I take a deep breath and take a minute to recognize where my reaction is coming from. Sometimes just the recognition of why I hurt helps. Sometimes I have to leave the store and come back another time. Sometimes I just miss Jason too much to keep on shopping or going on like nothing happened. I need to stop, recognize what’s going on, and take time to think about Jason. Sometimes I need to cry. I need to take time to pay attention and carefully navigate the rough sea I’m on.

The impending approach of the ten year anniversary of Jason’s and Alina’s deaths, in addition to the approaching holidays, seems to be making me more reflective and emotional than usual. It looks huge to me. Ten years. How can it have been ten years? How can I have lived ten years without my precious boy? Have I lived them well? Have I made a difference? Have people forgotten him? Have I honored his memory adequately? Would he be proud of me? What can I do that’s meaningful to signify the loss that day represents? What can I do to bring something good and meaningful out of this terrible tragedy?

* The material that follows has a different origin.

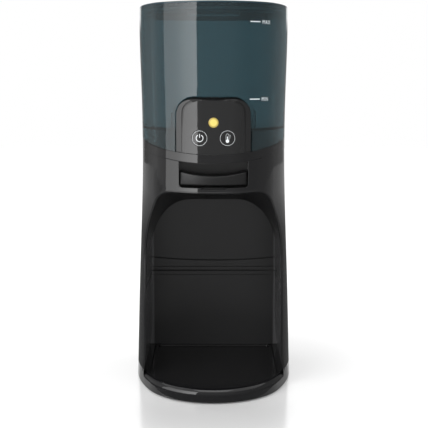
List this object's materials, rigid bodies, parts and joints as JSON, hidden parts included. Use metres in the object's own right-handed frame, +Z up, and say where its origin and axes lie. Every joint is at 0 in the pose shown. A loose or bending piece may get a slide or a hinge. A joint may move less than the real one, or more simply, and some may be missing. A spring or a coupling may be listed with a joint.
{
  "type": "formula water warmer",
  "caption": "Tall oval countertop warmer with a clear lift-off water tank, control panel, push-down dispensing lever, open bottle bay and lift-out drip tray.",
  "frame": {"origin": "middle of the footprint, on the table under the feet", "axes": "+Z up, the front with the lever and the bay looks along -Y, +X to the right of the front as seen"},
  "size_m": [0.1438, 0.1798, 0.34],
  "materials": {
    "gloss_black": "high gloss black moulding",
    "satin_black": "satin black moulding",
    "deck_black": "gloss black moulding",
    "panel_black": "smoked gloss panel",
    "key_black": "gloss keys with printed rings and symbols",
    "lever_black": "gloss black lever",
    "indicator_amber": "translucent amber lens",
    "tank_smoke": "clear smoky blue-grey moulding",
    "lid_black": "gloss black lid",
    "tray_black": "gloss black tray",
    "valve_white": "natural moulded plastic",
    "seal_silicone": "translucent silicone",
    "foot_rubber": "black rubber",
    "steel": "drawn stainless steel",
    "spring_steel": "spring steel",
    "screw_steel": "zinc plated steel",
    "heater_aluminium": "cast aluminium",
    "board_green": "glass-fibre circuit board",
    "component_dark": "moulded components",
    "transformer_yellow": "tape-wound core",
    "led_amber": "clear amber epoxy"
  },
  "bodies": {
    "housing": {"outer_shell": "gloss_black", "rear_cover": "gloss_black", "rear_cover_screws": "screw_steel", "upper_bay_liner": "satin_black", "lower_bay_liner": "satin_black", "tank_seat": "deck_black", "control_tower": "deck_black", "control_bezel": "panel_black", "indicator_lens": "indicator_amber", "control_board": "board_green", "control_board_screws": "screw_steel", "button_switches": "component_dark", "indicator_led": "led_amber", "lever_housing": "satin_black", "lever_pin": "steel", "valve_body": "valve_white", "valve_cap": "valve_white", "valve_spring": "spring_steel", "nozzle": "satin_black", "outlet_hose": "seal_silicone", "heater_vessel": "steel", "vessel_gasket": "seal_silicone", "vessel_screws": "screw_steel", "heater_plate": "heater_aluminium", "heating_element": "steel", "thermal_cutout": "component_dark", "temperature_sensor": "steel", "power_board": "board_green", "power_board_screws": "screw_steel", "mains_transformer": "transformer_yellow", "board_parts": "component_dark", "base_plate": "satin_black", "base_screws": "screw_steel", "rubber_feet": "foot_rubber", "cord_gland": "foot_rubber"},
    "tank": {"water_tank": "tank_smoke", "tank_outlet_housing": "valve_white", "tank_outlet_seal": "seal_silicone", "poppet_spring": "spring_steel"},
    "lid": {"tank_lid": "lid_black", "lid_seal": "seal_silicone"},
    "poppet": {"tank_poppet": "valve_white", "poppet_seal": "seal_silicone"},
    "lever": {"dispense_lever": "lever_black"},
    "plunger": {"valve_plunger": "steel", "valve_seal": "seal_silicone"},
    "power_key": {"power_button": "key_black"},
    "temperature_key": {"temperature_button": "key_black"},
    "tray": {"drip_tray": "tray_black"}
  },
  "joints": [
    {"name": "lever_press", "type": "hinge", "parent": "housing", "child": "lever", "pos_m": [0, -0.035, 0.191], "axis": [1, 0, 0], "range_deg": [0, 2.8], "stiffness_Nm_per_rad": 1, "springref_deg": -5.73},
    {"name": "plunger_lift", "type": "slide", "parent": "housing", "child": "plunger", "axis": [0, 0, 1], "range_m": [0, 0.002], "deforming": ["valve_spring"]},
    {"name": "power_button_press", "type": "slide", "parent": "housing", "child": "power_key", "axis": [0, 1, 0], "range_m": [0, 0.0005], "stiffness_N_per_m": 400, "springref_m": -0.002},
    {"name": "temperature_button_press", "type": "slide", "parent": "housing", "child": "temperature_key", "axis": [0, 1, 0], "range_m": [0, 0.0005], "stiffness_N_per_m": 400, "springref_m": -0.002},
    {"name": "tank_lift", "type": "slide", "parent": "housing", "child": "tank", "axis": [0, 0, 1], "range_m": [0, 0.08]},
    {"name": "lid_lift", "type": "slide", "parent": "tank", "child": "lid", "axis": [0, 0, 1], "range_m": [0, 0.05]},
    {"name": "poppet_close", "type": "slide", "parent": "tank", "child": "poppet", "axis": [0, 0, 1], "range_m": [-0.003, 0], "deforming": ["poppet_spring"]},
    {"name": "tray_lift", "type": "slide", "parent": "housing", "child": "tray", "axis": [0, 0, 1], "range_m": [0, 0.03]}
  ],
  "couplings": [
    {"joint": "lever_press", "follows": "plunger_lift", "rad_per_m": 24.4},
    {"joint": "poppet_close", "follows": "tank_lift", "ratio": -0.0372}
  ]
}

All I can do is the best that I can do. I’m taking the time now to realize there might be rough seas ahead and to think about how to navigate them to the best of my ability with the resources I have.

© 2011 Rebecca R. Carney

“Fun” is such a realtive term

From my journal dated December 7, 2002:

I went for a walk with Mary yesterday. It helps me to get out.

She asked about the arraignment and how our Thanksgiving was. Or, rather, I should say, she asked, “Did you have a good Thanksgiving?”

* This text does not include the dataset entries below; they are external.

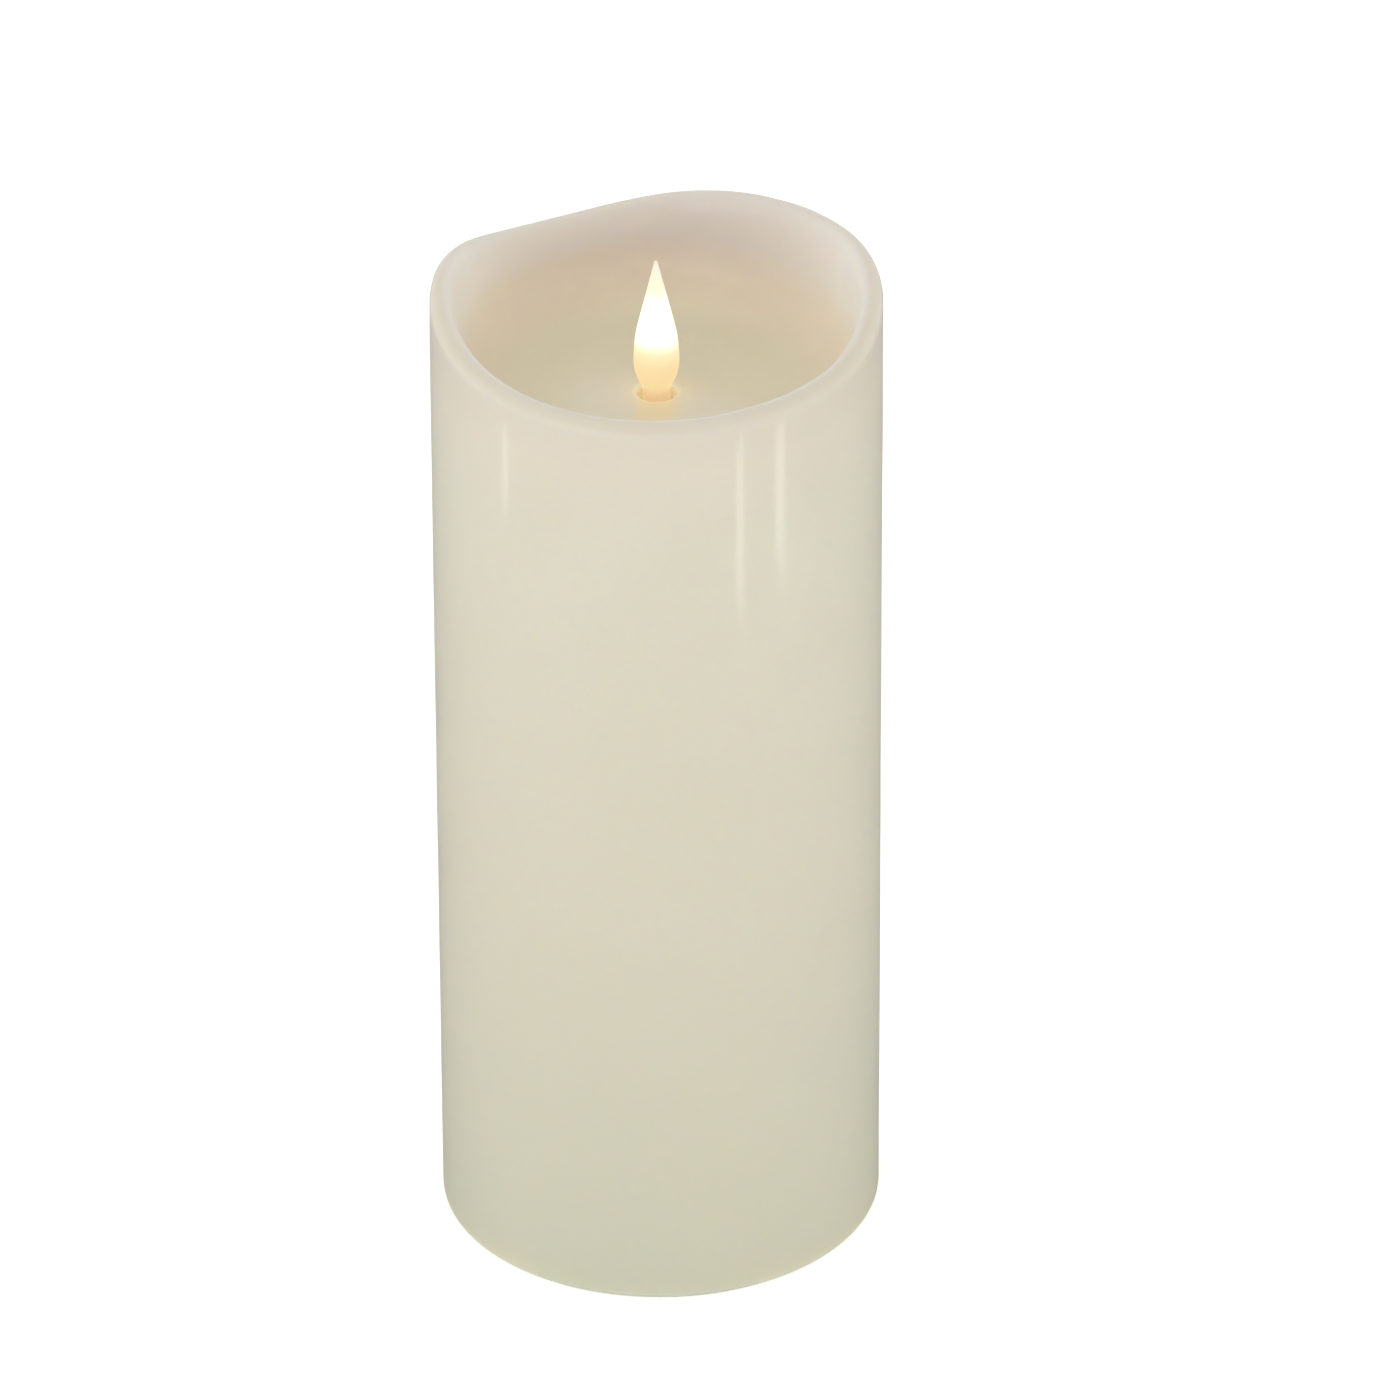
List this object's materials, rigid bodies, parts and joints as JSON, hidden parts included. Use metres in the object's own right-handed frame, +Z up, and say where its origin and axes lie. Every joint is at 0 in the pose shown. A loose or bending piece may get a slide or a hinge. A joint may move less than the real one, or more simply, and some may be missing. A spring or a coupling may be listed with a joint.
{
  "type": "flameless led candle",
  "caption": "Flameless pillar candle: ivory wax shell with a melted wavy rim and shallow well, a lit press-down flame, and a plastic core with a battery tray and hinged door in its base.",
  "frame": {"origin": "middle of the wax ring's underside, on the surface that the candle stands on", "axes": "+Z up along the candle's axis, -Y towards the low side of the rim, +X to the right of it"},
  "size_m": [0.076, 0.076, 0.1824],
  "materials": {
    "wax": "ivory paraffin wax, cast and hand-melted at the rim, soft satin sheen",
    "flame": "translucent warm white moulding, satin, lit from inside",
    "lamp_lens": "warm white lamp, clear nose",
    "core_plastic": "ivory moulded plastic",
    "tray_plastic": "ivory moulded plastic, finely textured",
    "guide_plastic": "natural acetal, satin",
    "steel": "zinc plated",
    "spring_steel": "nickel plated spring wire",
    "contact_metal": "nickel plated strip",
    "cell_jacket": "plain dark printed jacket, satin",
    "board": "green solder mask, satin",
    "dark_plastic": "black moulded plastic",
    "switch_shell": "dark moulded plastic",
    "resistor_body": "thick film on ceramic",
    "glue": "hot-melt glue, translucent",
    "wire_red": "vinyl insulation",
    "wire_black": "vinyl insulation",
    "wire_yellow": "vinyl insulation",
    "wire_white": "vinyl insulation"
  },
  "bodies": {
    "candle": {"wax_shell": "wax", "guide_bush": "guide_plastic", "return_spring": "spring_steel", "core_housing": "core_plastic", "tray_screws": "steel", "board_screws": "steel", "control_board": "board", "push_switch_body": "dark_plastic", "timer_chip": "dark_plastic", "capacitor": "dark_plastic", "resistors": "resistor_body", "wire_connector": "guide_plastic", "glue_ring": "glue", "battery_tray": "tray_plastic", "door_hinge_pin": "steel", "left_battery": "cell_jacket", "right_battery": "cell_jacket", "positive_contact": "contact_metal", "negative_contact": "contact_metal", "negative_spring": "spring_steel", "slide_switch_body": "switch_shell", "slide_screws": "steel", "battery_wire_red": "wire_red", "battery_wire_black": "wire_black", "switch_wire_yellow": "wire_yellow", "switch_wire_white": "wire_white", "lamp_lead_front": "wire_yellow", "lamp_lead_back": "wire_white"},
    "flame": {"flame_tip": "flame", "flame_plunger": "guide_plastic", "led_lamp": "lamp_lens"},
    "push_button": {"push_switch_button": "guide_plastic"},
    "battery_door": {"battery_door": "tray_plastic", "bridge_contact": "contact_metal", "door_spring": "spring_steel"},
    "mode_knob": {"slide_switch_knob": "dark_plastic"}
  },
  "joints": [
    {"name": "flame_press", "type": "slide", "parent": "candle", "child": "flame", "axis": [0, 0, -1], "range_m": [0, 0.0015], "stiffness_N_per_m": 350, "springref_m": -0.002, "deforming": ["return_spring", "lamp_lead_front", "lamp_lead_back"]},
    {"name": "switch_press", "type": "slide", "parent": "candle", "child": "push_button", "axis": [0, 0, -1], "range_m": [0, 0.0015]},
    {"name": "mode_slide", "type": "slide", "parent": "candle", "child": "mode_knob", "axis": [1, 0, 0], "range_m": [-0.002, 0.002]},
    {"name": "door_hinge", "type": "hinge", "parent": "candle", "child": "battery_door", "pos_m": [0, 0.0211, 0.0025], "axis": [1, 0, 0], "range_deg": [0, 100]}
  ],
  "couplings": [
    {"joint": "switch_press", "follows": "flame_press", "ratio": 1}
  ]
}
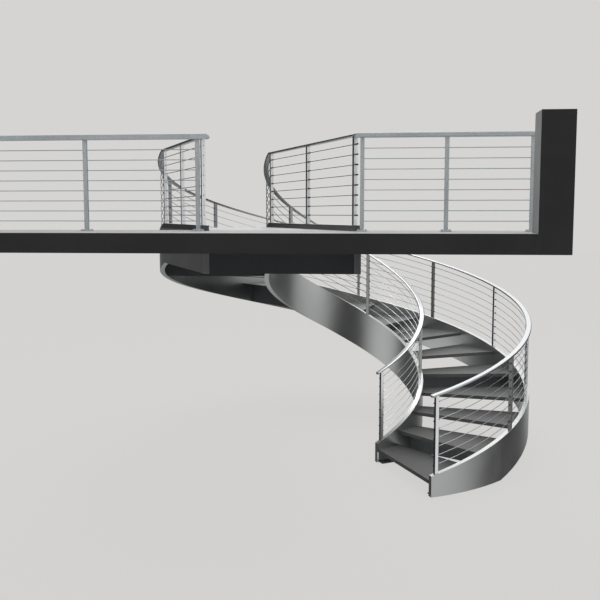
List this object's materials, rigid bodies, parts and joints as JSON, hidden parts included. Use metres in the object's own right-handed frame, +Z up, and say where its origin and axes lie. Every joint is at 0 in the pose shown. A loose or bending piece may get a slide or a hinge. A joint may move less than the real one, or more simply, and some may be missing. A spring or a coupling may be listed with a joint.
{
  "type": "curved staircase with landing, guard and floor edge",
  "caption": "Curved open-riser steel staircase with rod guards, turning down from a landing at the edge of an upper floor.",
  "frame": {"origin": "middle of the outer stringer's foot, on the ground", "axes": "+Z up, +Y from the upper floor's edge out over the stairwell, +X along the floor's edge towards the end wall"},
  "size_m": [5.9156, 5.9438, 3.818],
  "materials": {
    "floor": "matte dark concrete",
    "dark_steel": "dark paint",
    "stringer_steel": "satin grey paint",
    "tread_steel": "dark grey, fine texture",
    "rail_steel": "satin grey",
    "galvanised": "galvanised, finely spangled"
  },
  "bodies": {
    "root": {"floor_slab": "floor", "end_wall": "floor", "front_beam": "dark_steel", "landing_deck": "tread_steel", "cross_beams": "dark_steel", "outer_stringer": "stringer_steel", "inner_stringer": "stringer_steel", "tread_01": "tread_steel", "tread_02": "tread_steel", "tread_03": "tread_steel", "tread_04": "tread_steel", "tread_05": "tread_steel", "tread_06": "tread_steel", "tread_07": "tread_steel", "tread_08": "tread_steel", "tread_09": "tread_steel", "tread_10": "tread_steel", "tread_11": "tread_steel", "tread_12": "tread_steel", "tread_13": "tread_steel", "tread_14": "tread_steel", "tread_15": "tread_steel", "outer_posts": "rail_steel", "inner_posts": "rail_steel", "outer_rail": "rail_steel", "inner_rail": "rail_steel", "landing_rods_left": "rail_steel", "landing_rods_right": "rail_steel", "outer_rods_1": "rail_steel", "outer_rods_2": "rail_steel", "outer_rods_3": "rail_steel", "outer_rods_4": "rail_steel", "outer_rods_5": "rail_steel", "outer_rods_6": "rail_steel", "outer_rods_7": "rail_steel", "outer_rods_8": "rail_steel", "outer_rods_9": "rail_steel", "inner_rods_1": "rail_steel", "inner_rods_2": "rail_steel", "inner_rods_3": "rail_steel", "inner_rods_4": "rail_steel", "left_guard_posts": "galvanised", "left_guard_rail": "galvanised", "left_guard_rods": "galvanised", "right_guard_posts": "galvanised", "right_guard_rail": "galvanised", "right_guard_rods": "galvanised"}
  },
  "joints": []
}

“Good time.” “Fun.” “Exciting.” Those words – and others – just aren’t how I’d describe anything I do right now. Jenna said the exact same thing yesterday when I asked her if she had fun at the French Club dinner. She said she does things, but very little is fun. She’s really struggling right now. “Fun” is such a relative term nowadays for all of us.

I’m very aware of an attitude of enduring the days. I just endure the days…try to stay busy. One day at a time. One step at a time. Keep on walking.

Nothing is Normal About This Year

From my journal dated November 28, 2002:

Thanksgiving Day.

Debra* invited us to have Thanksgiving Dinner with them. We should be leaving soon. Don’t know why we’re even doing this. None of us really want to go. We probably should have gone away somewhere or done something totally different.

We all just want this day to be over. It’s hard to feel like celebrating. It’s just hard to celebrate any holiday right now like we used to – like “normal.” Nothing is normal about this year. Nothing will ever be “normal” again…like it was. How can it be?

Jenna slept until 11:30. Joe has taken two naps today. My stomach hurts and I have diarrhea…from the stress, I’m sure. Yeah, sure…we’re fine…we’re okay. Not.

Got up this morning and made two pies, dinner rolls and cinnamon rolls. Jason wanted me to teach him how to make my cinnamon rolls this year. He loved them.

How are we going to make it through to the end of the year? I can’t even think of celebrating anything without our boy. I don’t know how to do it.